Eis minha seleção de filmes de 2016, com larga vantagem para os três primeiros colocados:
1º) A Academia das Musas (José Luis Guerín)
Praticamente um experimento narrativo que retoma o vigor das tradições mito-poéticas e filosóficas da Europa mediterrânea.
2º) A Luz Entre Oceanos (Derek Cianfrance)
Um melodrama cuja força se encontra, mais do que nas emoções que desperta, no uso de ricas metáforas de cunho religioso. A crítica progressista, entorpecida e insensível neste aspecto, limitou-se a reconhecer as deslumbrantes paisagens à la Turner e Caspar David Friedrich.

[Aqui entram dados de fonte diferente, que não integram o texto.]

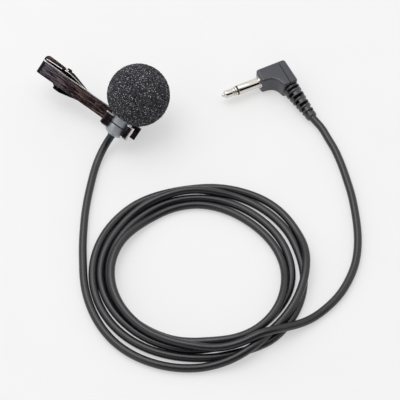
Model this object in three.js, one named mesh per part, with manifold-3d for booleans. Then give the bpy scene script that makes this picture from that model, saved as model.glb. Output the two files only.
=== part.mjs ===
// Lavalier microphone with foam windscreen, spring clip and a cord that ends in an angled jack plug.
// Units are millimetres. +Z is up and the table is z = 0. The origin is under the middle of the
// microphone and its clip, which are the pieces that aren't the cord or on it.
import * as THREE from 'three';
import { mergeVertices } from 'three/addons/utils/BufferGeometryUtils.js';
import Module from 'manifold-3d';

const wasm = await Module();
wasm.setup();

// ---------------------------------------------------------------- driving dimensions
const GAP = 0.3;

// Microphone pose: plan angle of its axis from +X, tilt above the table, roll of the clip about it.
const MIC_TURN = 46.1;
const MIC_TILT = 35.6;
const CLIP_ROLL = 21;
const MIC_AT = [5.51, -10.05, 7.74];

// Microphone body, along its own +Z from the middle of the clamp.
const BODY_R = 3.5;
const BODY_REAR = -3.9;
const SEAM = 0.1;
const BODY_FRONT = 13.2;
const BORE_R = 3.1;
const GRILLE_T = 0.7;

// Foam windscreen.
const FOAM_R = 10.45;
const FOAM_Z = 12.1;
const FOAM_BACK = 3.0;
const FOAM_BORE = 3.8;

// Clip.
const CLAMP_W = 4.8;
const CLAMP_T = 0.5;
const CLAMP_FIT = 0.06;
const CLAMP_OPEN = 53;
const LIP_R = 0.6;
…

3º) 45 Anos (Andrew Haigh)
Ok, o filme é do final de 2015, mas caiu em 2016 para mim. Sóbrio, intimista, sem soluções fáceis. Se é verdade que o final de A Luz Entre Oceanos pode ser considerado uma concessão para as lágrimas açucaradas do grande público, aqui restam as lágrimas amargas de desilusão de Charlotte Rampling, num contraste desconcertante com a doçura romântica de “Smoke Gets In Your Eyes”.
4º) O Vale do Amor (Guillaume Nicloux)
O sentido do filme se revela em paralelo com o sentido da sua trilha sonora – a assombrosa composição “The Unanswered Question”, de Charles Ives –, sondando o mistério da existência a partir do trompete que rompe a placidez das cordas ao introduzir a questão do inefável, seguido pelos demais sopros, progressivamente dissonantes, mal articulando tentativas de respostas, que se tornam cada vez mais incoerentes até que parecem perder completamente o sentido.

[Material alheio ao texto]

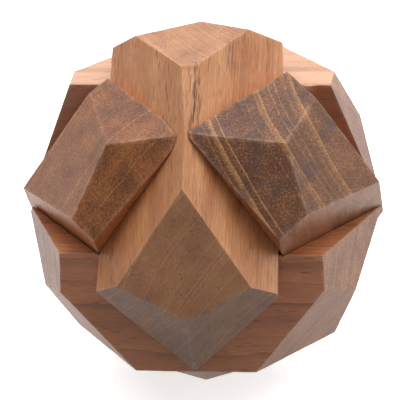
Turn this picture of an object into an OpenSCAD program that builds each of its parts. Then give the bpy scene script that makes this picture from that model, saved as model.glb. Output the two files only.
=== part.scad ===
// Six-piece diagonal burr: three crossed pairs of identical square sticks, set on edge
// and locked by V notches, with their ends cut to the facets of a ball.

/* [Sticks] */
// Side of each stick's square section
stick_w = 28; // [20:0.5:40]
// Gap between two faces that slide on each other
fit_gap = 0.2; // [0.1:0.05:0.4]

/* [End facets] */
// Fall of the two long facets at a stick's end towards its outer edge, in degrees
outer_fall = 14; // [10:1:18]
// Fall of those two facets towards the stick's side edges, in degrees
side_fall = 16; // [13:1:20]
// Tilt of the kite facet from square with the stick towards its outer edge, in degrees
kite_tilt = 48; // [43:1:52]
// Distance of the kite facets from the ball's centre, as a share of the tips' distance
kite_share = 0.97; // [0.94:0.01:1]

/* [Colours] */
// The upper front stick and the lower back stick
upright_colour = "burlywood"; // [burlywood, tan, peru]
// The left stick and the right stick
side_colour = "peru"; // [burlywood, tan, peru]
// The upper back stick and the lower front stick
cross_colour = "tan"; // [burlywood, tan, peru]

/* [Hidden] */
// Half of the square section's diagonal, which is the pitch of the whole puzzle
half_diag = stick_w / sqrt(2);
// The inner tips end level with the outer edges of the sticks that they pass
tip_reach = 2 * half_diag;
kite_reach = kite_share * tip_reach;
// Longer than the ball is wide, so that the facets alone end a stick
blank_length = 3 * tip_reach;
// A third of a turn about this diagonal carries each pair of sticks to the next pair
pair_axis = [1, -1, 1];
pair_turn = 120;

// Square bar on edge along Z, with every face moved out by grow
module bar(grow = 0) {
    linear_extrude(height = blank_length, center = true)
        rotate(45)
            square(stick_w + 2 * grow, center = true);
}

// Everything above a height
module above(height) {
    translate([-blank_length / 2, -blank_length / 2, height])
        cube(blank_length);
}

// What the three facets cut away at the top of a stick
module end_cuts() {
    for (side = [-1, 1])
        translate([0, 0, tip_reach])
            rotate([outer_fall, side * side_fall, 0])
                above(0);
    rotate([kite_tilt, 0, 0])
        above(kite_reach);
}

// The stick in front of the ball's centre, upright, with its outer edge towards -Y
module burr_stick() {
    difference() {
        translate([0, -half_diag, 0])
            bar();
        end_cuts();
        mirror([0, 0, 1])
            end_cuts();
        // Two V notches side by side let the sticks of the next pair cross
        for (end = [-1, 1])
            translate([0, 0, end * half_diag])
                rotate([0, 90, 0])
                    bar(fit_gap);
    }
}

// Carries the stick round to its pair and its side, and stands the ball on a kite facet
module placed(pair, opposite = false) {
    translate([0, 0, kite_reach])
        rotate([-kite_tilt, 0, 0])
            rotate(pair * pair_turn, pair_axis)
                rotate([0, 0, opposite ? 180 : 0])
                    children();
}

module upper_front_stick() {
    color(upright_colour)
        placed(0)
            burr_stick();
}

// The ball rests on this stick's lower kite facet
module lower_back_stick() {
    color(upright_colour)
        placed(0, opposite = true)
            burr_stick();
}

module left_stick() {
    color(side_colour)
        placed(1, opposite = true)
            burr_stick();
}

module right_stick() {
    color(side_colour)
        placed(1)
            burr_stick();
}

module upper_back_stick() {
    color(cross_colour)
        placed(2)
            burr_stick();
}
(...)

5º) Sully (Clint Eastwood)
Numa narrativa impecável, Eastwood parece apontar que, se o Sniper Americano foi o último herói de guerra, Sully é o herói possível em tempos de crise de consciência e de perseguição àqueles que não seguem as cartilhas pré-determinadas.
6º) Cavaleiro de Copas (Terrence Malick)
Como explicar que o mais recente filme de um dos maiores diretores vivos, com um elenco que inclui Christian Bale, Cate Blanchett e Natalie Portman, não seja lançado nos cinemas do Brasil (apenas em meios como o Netflix)? Como bem observou Martim Vasques da Cunha, as narrativas de Malick estão em progressivo processo de implosão, acompanhando o colapso espiritual da modernidade. Se é verdade que isso dificulta a apreciação por parte do grande público – e, novamente, da crítica progressista –, também é verdade que estamos sendo privados de acompanhar no ambiente apropriado das salas de cinema uma das abordagens mais lúcidas e originais do cinema contemporâneo e uma reflexão essencial sobre a condição humana.
7º) Táxi Teerã (Jafar Panahi)
A narrativa apresenta uma proposta experimental semelhante a de A Academia das Musas, mas aqui formando um painel social de Teerã a partir das tribulações cotidianas de seus habitantes. Nos seus melhores momentos, revela um frescor e uma espontaneidade que estimulam nossa capacidade universal de empatia, reforçando, assim, um dos tantos potenciais do cinema – e das narrativas, de modo geral.
8º) Depois da Tempestade (Hirokazu Koreeda)
Algumas das virtudes dos filmes de Koreeda são também fontes de suas fraquezas. Afinal, a contrapartida de abordagens sutis, delicadas, minimalistas, quase desprovidas de páthos, é a de um certo distanciamento entre os personagens e o coração do espectador. Será tão somente o reflexo do distanciamento entre as culturas do ocidente e do extremo-oriente? Seja como for, neste filme o diretor encontrou melhor equilíbrio entre a doçura e a aridez, entre a impassibilidade e a angústia.
9º) Nossa irmã mais nova (Hirokazu Koreeda)
Koreeda, de novo. Se este filme não é tão bem equilibrado quanto o Depois da Tempestade, o encanto que emana das quatro protagonistas é de uma preciosidade rara. Ainda assim, o resultado é, novamente, uma obra um tanto inofensiva, no sentido de não atingir as camadas mais profundas de nossa sensibilidade.
10) Café Society (Woody Allen)
Alguém já disse que gostaria de, após deixar esta vida, reencarnar neste filme. É compreensível, considerando a dignidade e o charme dos personagens – principalmente a adorável mistura de astúcia e decência encarnada em Kristen Stewart. O romantismo desiludido deixa, ao final, um travo meio amargo que salva o filme de se tornar perfunctório.